** PROBLEM TO SOLVE **
Extract the lines from the first line of the records below through the line containing "return close[kept], (best", inclusive, and reproduce them exactly as written.

** DATA LINES **
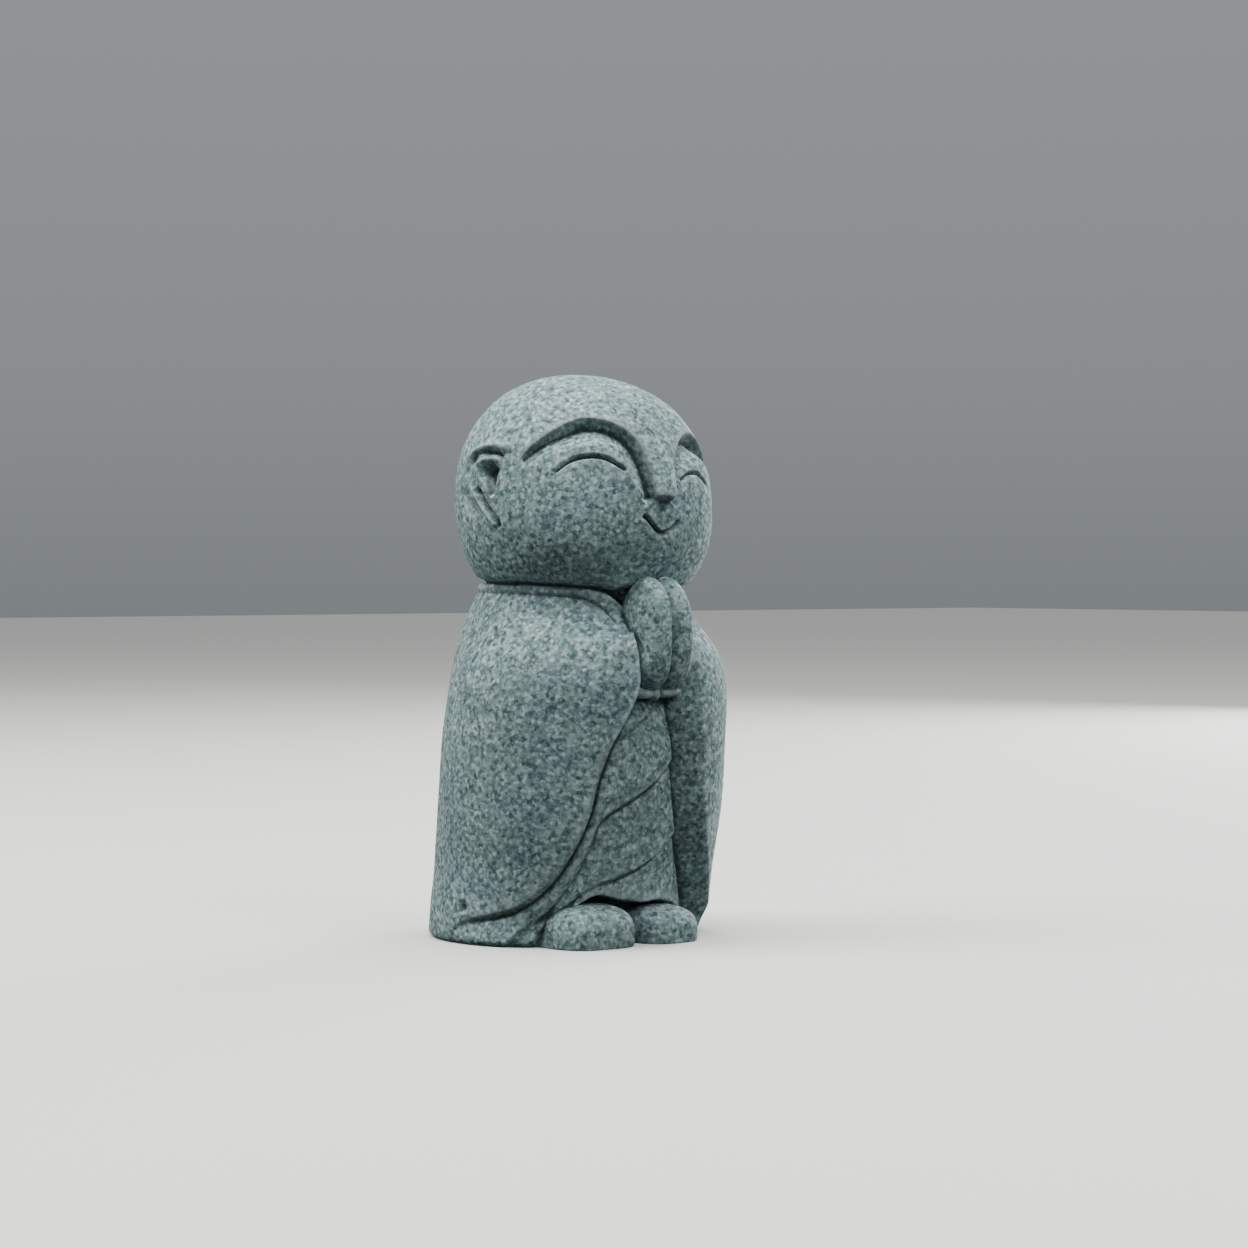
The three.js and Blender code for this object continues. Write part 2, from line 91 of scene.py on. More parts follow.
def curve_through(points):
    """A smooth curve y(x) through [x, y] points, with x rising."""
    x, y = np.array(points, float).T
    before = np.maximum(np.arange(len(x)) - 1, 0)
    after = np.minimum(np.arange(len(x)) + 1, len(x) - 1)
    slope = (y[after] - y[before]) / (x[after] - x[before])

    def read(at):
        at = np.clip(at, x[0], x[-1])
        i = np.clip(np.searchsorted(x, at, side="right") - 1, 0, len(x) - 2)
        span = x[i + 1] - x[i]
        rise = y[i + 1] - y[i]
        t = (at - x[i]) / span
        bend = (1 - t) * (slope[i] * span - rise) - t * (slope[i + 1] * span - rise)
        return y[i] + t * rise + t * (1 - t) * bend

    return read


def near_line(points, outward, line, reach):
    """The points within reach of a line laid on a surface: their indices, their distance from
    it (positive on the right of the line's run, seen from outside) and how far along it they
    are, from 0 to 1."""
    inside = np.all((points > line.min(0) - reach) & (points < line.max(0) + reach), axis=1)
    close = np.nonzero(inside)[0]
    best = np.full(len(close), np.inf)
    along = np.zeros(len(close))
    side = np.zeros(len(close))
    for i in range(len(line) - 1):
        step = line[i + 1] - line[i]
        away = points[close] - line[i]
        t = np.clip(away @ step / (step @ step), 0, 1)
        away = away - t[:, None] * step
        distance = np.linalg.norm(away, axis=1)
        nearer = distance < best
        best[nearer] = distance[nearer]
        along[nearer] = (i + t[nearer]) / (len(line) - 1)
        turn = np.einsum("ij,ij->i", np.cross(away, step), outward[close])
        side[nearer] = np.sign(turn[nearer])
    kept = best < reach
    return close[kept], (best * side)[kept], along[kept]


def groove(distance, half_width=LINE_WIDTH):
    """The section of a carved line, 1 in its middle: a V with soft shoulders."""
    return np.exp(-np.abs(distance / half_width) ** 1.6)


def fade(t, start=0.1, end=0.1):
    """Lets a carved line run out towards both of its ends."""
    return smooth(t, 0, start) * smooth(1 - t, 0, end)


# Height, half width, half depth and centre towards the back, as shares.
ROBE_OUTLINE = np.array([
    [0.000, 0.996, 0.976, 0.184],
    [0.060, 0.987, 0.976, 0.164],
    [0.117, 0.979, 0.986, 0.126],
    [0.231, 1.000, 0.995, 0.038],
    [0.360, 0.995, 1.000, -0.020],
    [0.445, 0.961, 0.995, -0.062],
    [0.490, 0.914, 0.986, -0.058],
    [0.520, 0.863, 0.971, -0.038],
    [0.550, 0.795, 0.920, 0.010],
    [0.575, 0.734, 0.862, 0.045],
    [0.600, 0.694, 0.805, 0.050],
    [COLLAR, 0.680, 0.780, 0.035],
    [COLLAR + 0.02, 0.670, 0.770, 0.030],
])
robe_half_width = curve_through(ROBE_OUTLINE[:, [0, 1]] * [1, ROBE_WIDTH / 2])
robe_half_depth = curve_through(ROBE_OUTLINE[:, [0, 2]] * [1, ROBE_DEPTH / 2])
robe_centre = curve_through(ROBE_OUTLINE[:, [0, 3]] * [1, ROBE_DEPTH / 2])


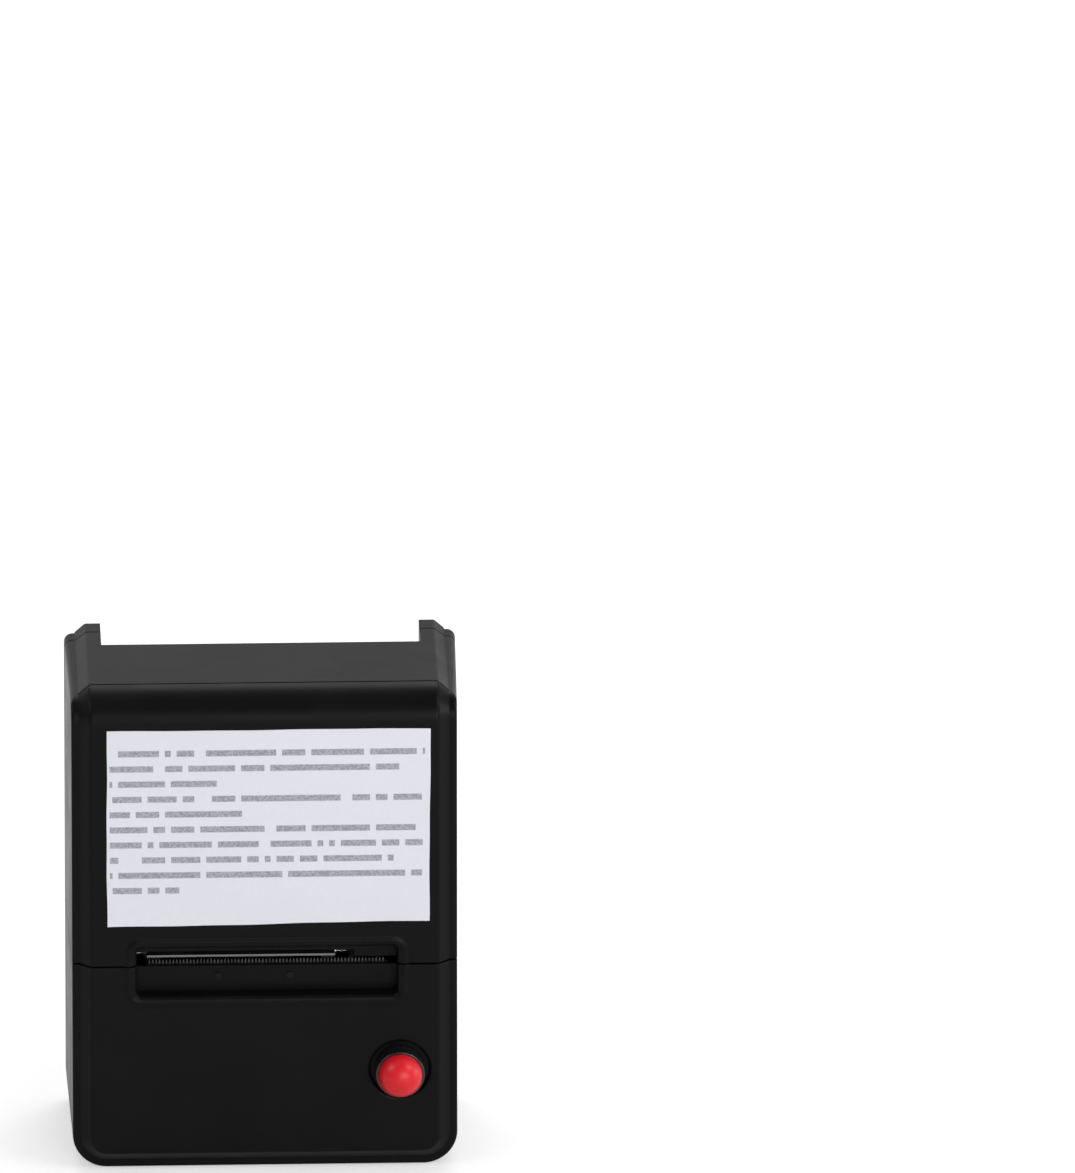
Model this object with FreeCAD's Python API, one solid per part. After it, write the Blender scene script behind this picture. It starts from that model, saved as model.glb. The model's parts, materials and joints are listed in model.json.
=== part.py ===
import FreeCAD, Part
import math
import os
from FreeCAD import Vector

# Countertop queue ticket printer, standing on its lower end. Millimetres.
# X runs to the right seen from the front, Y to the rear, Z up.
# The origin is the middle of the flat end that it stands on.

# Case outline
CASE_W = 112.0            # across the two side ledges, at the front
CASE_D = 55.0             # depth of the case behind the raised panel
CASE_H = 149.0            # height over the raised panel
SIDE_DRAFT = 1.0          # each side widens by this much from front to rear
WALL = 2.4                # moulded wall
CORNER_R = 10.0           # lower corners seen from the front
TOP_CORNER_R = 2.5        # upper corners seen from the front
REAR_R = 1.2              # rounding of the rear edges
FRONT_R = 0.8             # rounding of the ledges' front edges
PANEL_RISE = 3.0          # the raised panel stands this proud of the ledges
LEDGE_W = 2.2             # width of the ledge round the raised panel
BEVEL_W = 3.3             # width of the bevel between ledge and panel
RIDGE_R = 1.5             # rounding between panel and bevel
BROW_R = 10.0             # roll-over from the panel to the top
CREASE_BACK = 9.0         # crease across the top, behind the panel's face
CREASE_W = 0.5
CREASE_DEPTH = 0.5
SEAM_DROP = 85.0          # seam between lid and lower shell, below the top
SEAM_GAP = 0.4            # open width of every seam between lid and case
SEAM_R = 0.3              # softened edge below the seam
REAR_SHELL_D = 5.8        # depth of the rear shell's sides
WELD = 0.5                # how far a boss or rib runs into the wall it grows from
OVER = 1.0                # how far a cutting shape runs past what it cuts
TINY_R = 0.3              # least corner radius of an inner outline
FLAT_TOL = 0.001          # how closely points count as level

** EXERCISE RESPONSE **
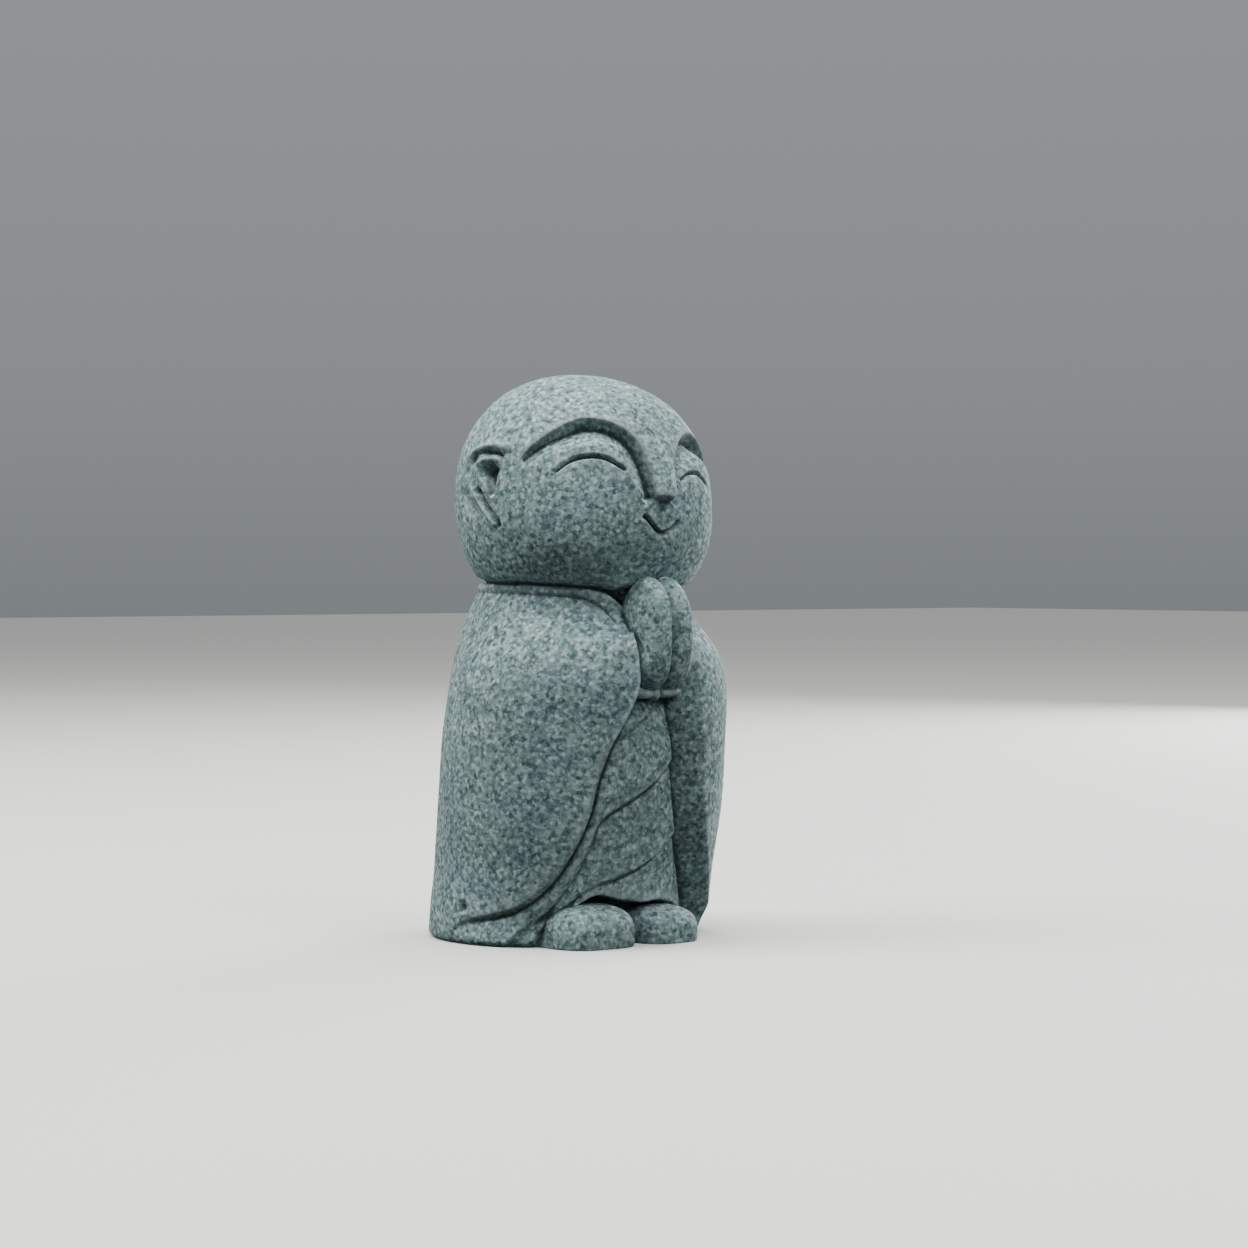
The three.js and Blender code for this object continues. Write part 2, from line 91 of scene.py on. More parts follow.
def curve_through(points):
    """A smooth curve y(x) through [x, y] points, with x rising."""
    x, y = np.array(points, float).T
    before = np.maximum(np.arange(len(x)) - 1, 0)
    after = np.minimum(np.arange(len(x)) + 1, len(x) - 1)
    slope = (y[after] - y[before]) / (x[after] - x[before])

    def read(at):
        at = np.clip(at, x[0], x[-1])
        i = np.clip(np.searchsorted(x, at, side="right") - 1, 0, len(x) - 2)
        span = x[i + 1] - x[i]
        rise = y[i + 1] - y[i]
        t = (at - x[i]) / span
        bend = (1 - t) * (slope[i] * span - rise) - t * (slope[i + 1] * span - rise)
        return y[i] + t * rise + t * (1 - t) * bend

    return read


def near_line(points, outward, line, reach):
    """The points within reach of a line laid on a surface: their indices, their distance from
    it (positive on the right of the line's run, seen from outside) and how far along it they
    are, from 0 to 1."""
    inside = np.all((points > line.min(0) - reach) & (points < line.max(0) + reach), axis=1)
    close = np.nonzero(inside)[0]
    best = np.full(len(close), np.inf)
    along = np.zeros(len(close))
    side = np.zeros(len(close))
    for i in range(len(line) - 1):
        step = line[i + 1] - line[i]
        away = points[close] - line[i]
        t = np.clip(away @ step / (step @ step), 0, 1)
        away = away - t[:, None] * step
        distance = np.linalg.norm(away, axis=1)
        nearer = distance < best
        best[nearer] = distance[nearer]
        along[nearer] = (i + t[nearer]) / (len(line) - 1)
        turn = np.einsum("ij,ij->i", np.cross(away, step), outward[close])
        side[nearer] = np.sign(turn[nearer])
    kept = best < reach
    return close[kept], (best * side)[kept], along[kept]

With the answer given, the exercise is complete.